Stated task => Each record below is to be reproduced without any change.

Data lines =>

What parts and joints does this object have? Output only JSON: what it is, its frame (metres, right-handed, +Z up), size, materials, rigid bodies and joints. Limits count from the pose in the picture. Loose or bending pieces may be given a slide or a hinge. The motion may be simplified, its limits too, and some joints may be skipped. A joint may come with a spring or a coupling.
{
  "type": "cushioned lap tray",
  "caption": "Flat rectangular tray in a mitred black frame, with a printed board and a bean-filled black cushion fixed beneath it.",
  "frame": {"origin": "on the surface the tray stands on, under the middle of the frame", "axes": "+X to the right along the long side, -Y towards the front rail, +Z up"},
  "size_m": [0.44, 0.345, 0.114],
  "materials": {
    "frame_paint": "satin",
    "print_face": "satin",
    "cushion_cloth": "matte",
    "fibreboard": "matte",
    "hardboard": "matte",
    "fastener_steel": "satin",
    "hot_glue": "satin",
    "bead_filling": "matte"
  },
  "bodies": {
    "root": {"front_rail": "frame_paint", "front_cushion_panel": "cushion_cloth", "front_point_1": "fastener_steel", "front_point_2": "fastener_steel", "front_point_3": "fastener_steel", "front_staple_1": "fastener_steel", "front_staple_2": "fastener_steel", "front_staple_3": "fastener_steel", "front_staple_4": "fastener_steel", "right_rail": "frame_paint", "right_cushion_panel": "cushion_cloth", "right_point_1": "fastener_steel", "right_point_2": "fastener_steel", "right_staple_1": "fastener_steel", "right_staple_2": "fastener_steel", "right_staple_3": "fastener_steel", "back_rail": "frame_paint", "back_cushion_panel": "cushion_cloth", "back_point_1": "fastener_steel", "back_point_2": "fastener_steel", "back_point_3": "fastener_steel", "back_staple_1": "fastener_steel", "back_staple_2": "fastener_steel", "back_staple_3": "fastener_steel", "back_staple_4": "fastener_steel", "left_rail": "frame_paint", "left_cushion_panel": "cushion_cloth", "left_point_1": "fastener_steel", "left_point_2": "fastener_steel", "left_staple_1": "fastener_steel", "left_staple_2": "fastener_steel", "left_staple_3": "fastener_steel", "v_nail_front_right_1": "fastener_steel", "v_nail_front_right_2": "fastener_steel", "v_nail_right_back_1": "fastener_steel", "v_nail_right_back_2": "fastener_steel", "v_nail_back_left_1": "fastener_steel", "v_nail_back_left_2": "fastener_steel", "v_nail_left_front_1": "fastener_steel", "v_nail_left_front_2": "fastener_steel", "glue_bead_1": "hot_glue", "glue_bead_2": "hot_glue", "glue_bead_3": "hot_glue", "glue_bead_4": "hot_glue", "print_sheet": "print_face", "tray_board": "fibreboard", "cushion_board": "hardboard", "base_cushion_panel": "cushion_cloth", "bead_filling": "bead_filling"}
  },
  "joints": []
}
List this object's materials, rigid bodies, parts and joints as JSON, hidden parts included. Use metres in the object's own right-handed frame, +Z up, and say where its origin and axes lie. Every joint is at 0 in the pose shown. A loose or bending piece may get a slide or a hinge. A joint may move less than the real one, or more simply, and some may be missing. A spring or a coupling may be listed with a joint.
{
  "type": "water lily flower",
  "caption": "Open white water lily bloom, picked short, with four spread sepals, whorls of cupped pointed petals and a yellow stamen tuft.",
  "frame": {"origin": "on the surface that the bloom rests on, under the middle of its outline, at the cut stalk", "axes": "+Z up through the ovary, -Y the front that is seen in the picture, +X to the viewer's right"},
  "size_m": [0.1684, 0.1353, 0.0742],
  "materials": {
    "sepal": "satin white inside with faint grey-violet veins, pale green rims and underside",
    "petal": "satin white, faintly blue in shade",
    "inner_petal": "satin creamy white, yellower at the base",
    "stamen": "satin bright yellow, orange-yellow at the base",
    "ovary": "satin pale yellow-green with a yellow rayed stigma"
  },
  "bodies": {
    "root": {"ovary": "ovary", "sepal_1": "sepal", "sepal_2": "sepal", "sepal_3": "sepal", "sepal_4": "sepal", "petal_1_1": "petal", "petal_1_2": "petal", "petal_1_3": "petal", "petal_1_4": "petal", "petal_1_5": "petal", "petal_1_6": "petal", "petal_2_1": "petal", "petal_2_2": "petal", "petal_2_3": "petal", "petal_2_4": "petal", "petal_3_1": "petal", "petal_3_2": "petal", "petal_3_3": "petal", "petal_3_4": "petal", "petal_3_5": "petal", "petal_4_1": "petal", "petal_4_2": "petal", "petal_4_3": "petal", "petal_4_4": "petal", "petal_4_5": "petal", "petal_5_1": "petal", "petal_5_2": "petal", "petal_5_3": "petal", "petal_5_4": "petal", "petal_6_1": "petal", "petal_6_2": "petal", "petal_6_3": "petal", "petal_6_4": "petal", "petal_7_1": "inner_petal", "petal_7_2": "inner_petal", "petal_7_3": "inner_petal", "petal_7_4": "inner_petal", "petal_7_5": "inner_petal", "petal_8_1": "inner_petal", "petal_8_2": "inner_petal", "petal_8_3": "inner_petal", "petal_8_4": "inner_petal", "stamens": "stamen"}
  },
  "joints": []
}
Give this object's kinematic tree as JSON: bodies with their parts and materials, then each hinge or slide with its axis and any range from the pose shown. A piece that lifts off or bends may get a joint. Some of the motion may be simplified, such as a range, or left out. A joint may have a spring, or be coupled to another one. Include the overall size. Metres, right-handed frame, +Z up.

Exercise answer =>
What parts and joints does this object have? Output only JSON: what it is, its frame (metres, right-handed, +Z up), size, materials, rigid bodies and joints. Limits count from the pose in the picture. Loose or bending pieces may be given a slide or a hinge. The motion may be simplified, its limits too, and some joints may be skipped. A joint may come with a spring or a coupling.
{
  "type": "cushioned lap tray",
  "caption": "Flat rectangular tray in a mitred black frame, with a printed board and a bean-filled black cushion fixed beneath it.",
  "frame": {"origin": "on the surface the tray stands on, under the middle of the frame", "axes": "+X to the right along the long side, -Y towards the front rail, +Z up"},
  "size_m": [0.44, 0.345, 0.114],
  "materials": {
    "frame_paint": "satin",
    "print_face": "satin",
    "cushion_cloth": "matte",
    "fibreboard": "matte",
    "hardboard": "matte",
    "fastener_steel": "satin",
    "hot_glue": "satin",
    "bead_filling": "matte"
  },
  "bodies": {
    "root": {"front_rail": "frame_paint", "front_cushion_panel": "cushion_cloth", "front_point_1": "fastener_steel", "front_point_2": "fastener_steel", "front_point_3": "fastener_steel", "front_staple_1": "fastener_steel", "front_staple_2": "fastener_steel", "front_staple_3": "fastener_steel", "front_staple_4": "fastener_steel", "right_rail": "frame_paint", "right_cushion_panel": "cushion_cloth", "right_point_1": "fastener_steel", "right_point_2": "fastener_steel", "right_staple_1": "fastener_steel", "right_staple_2": "fastener_steel", "right_staple_3": "fastener_steel", "back_rail": "frame_paint", "back_cushion_panel": "cushion_cloth", "back_point_1": "fastener_steel", "back_point_2": "fastener_steel", "back_point_3": "fastener_steel", "back_staple_1": "fastener_steel", "back_staple_2": "fastener_steel", "back_staple_3": "fastener_steel", "back_staple_4": "fastener_steel", "left_rail": "frame_paint", "left_cushion_panel": "cushion_cloth", "left_point_1": "fastener_steel", "left_point_2": "fastener_steel", "left_staple_1": "fastener_steel", "left_staple_2": "fastener_steel", "left_staple_3": "fastener_steel", "v_nail_front_right_1": "fastener_steel", "v_nail_front_right_2": "fastener_steel", "v_nail_right_back_1": "fastener_steel", "v_nail_right_back_2": "fastener_steel", "v_nail_back_left_1": "fastener_steel", "v_nail_back_left_2": "fastener_steel", "v_nail_left_front_1": "fastener_steel", "v_nail_left_front_2": "fastener_steel", "glue_bead_1": "hot_glue", "glue_bead_2": "hot_glue", "glue_bead_3": "hot_glue", "glue_bead_4": "hot_glue", "print_sheet": "print_face", "tray_board": "fibreboard", "cushion_board": "hardboard", "base_cushion_panel": "cushion_cloth", "bead_filling": "bead_filling"}
  },
  "joints": []
}
List this object's materials, rigid bodies, parts and joints as JSON, hidden parts included. Use metres in the object's own right-handed frame, +Z up, and say where its origin and axes lie. Every joint is at 0 in the pose shown. A loose or bending piece may get a slide or a hinge. A joint may move less than the real one, or more simply, and some may be missing. A spring or a coupling may be listed with a joint.
{
  "type": "water lily flower",
  "caption": "Open white water lily bloom, picked short, with four spread sepals, whorls of cupped pointed petals and a yellow stamen tuft.",
  "frame": {"origin": "on the surface that the bloom rests on, under the middle of its outline, at the cut stalk", "axes": "+Z up through the ovary, -Y the front that is seen in the picture, +X to the viewer's right"},
  "size_m": [0.1684, 0.1353, 0.0742],
  "materials": {
    "sepal": "satin white inside with faint grey-violet veins, pale green rims and underside",
    "petal": "satin white, faintly blue in shade",
    "inner_petal": "satin creamy white, yellower at the base",
    "stamen": "satin bright yellow, orange-yellow at the base",
    "ovary": "satin pale yellow-green with a yellow rayed stigma"
  },
  "bodies": {
    "root": {"ovary": "ovary", "sepal_1": "sepal", "sepal_2": "sepal", "sepal_3": "sepal", "sepal_4": "sepal", "petal_1_1": "petal", "petal_1_2": "petal", "petal_1_3": "petal", "petal_1_4": "petal", "petal_1_5": "petal", "petal_1_6": "petal", "petal_2_1": "petal", "petal_2_2": "petal", "petal_2_3": "petal", "petal_2_4": "petal", "petal_3_1": "petal", "petal_3_2": "petal", "petal_3_3": "petal", "petal_3_4": "petal", "petal_3_5": "petal", "petal_4_1": "petal", "petal_4_2": "petal", "petal_4_3": "petal", "petal_4_4": "petal", "petal_4_5": "petal", "petal_5_1": "petal", "petal_5_2": "petal", "petal_5_3": "petal", "petal_5_4": "petal", "petal_6_1": "petal", "petal_6_2": "petal", "petal_6_3": "petal", "petal_6_4": "petal", "petal_7_1": "inner_petal", "petal_7_2": "inner_petal", "petal_7_3": "inner_petal", "petal_7_4": "inner_petal", "petal_7_5": "inner_petal", "petal_8_1": "inner_petal", "petal_8_2": "inner_petal", "petal_8_3": "inner_petal", "petal_8_4": "inner_petal", "stamens": "stamen"}
  },
  "joints": []
}
Give this object's kinematic tree as JSON: bodies with their parts and materials, then each hinge or slide with its axis and any range from the pose shown. A piece that lifts off or bends may get a joint. Some of the motion may be simplified, such as a range, or left out. A joint may have a spring, or be coupled to another one. Include the overall size. Metres, right-handed frame, +Z up.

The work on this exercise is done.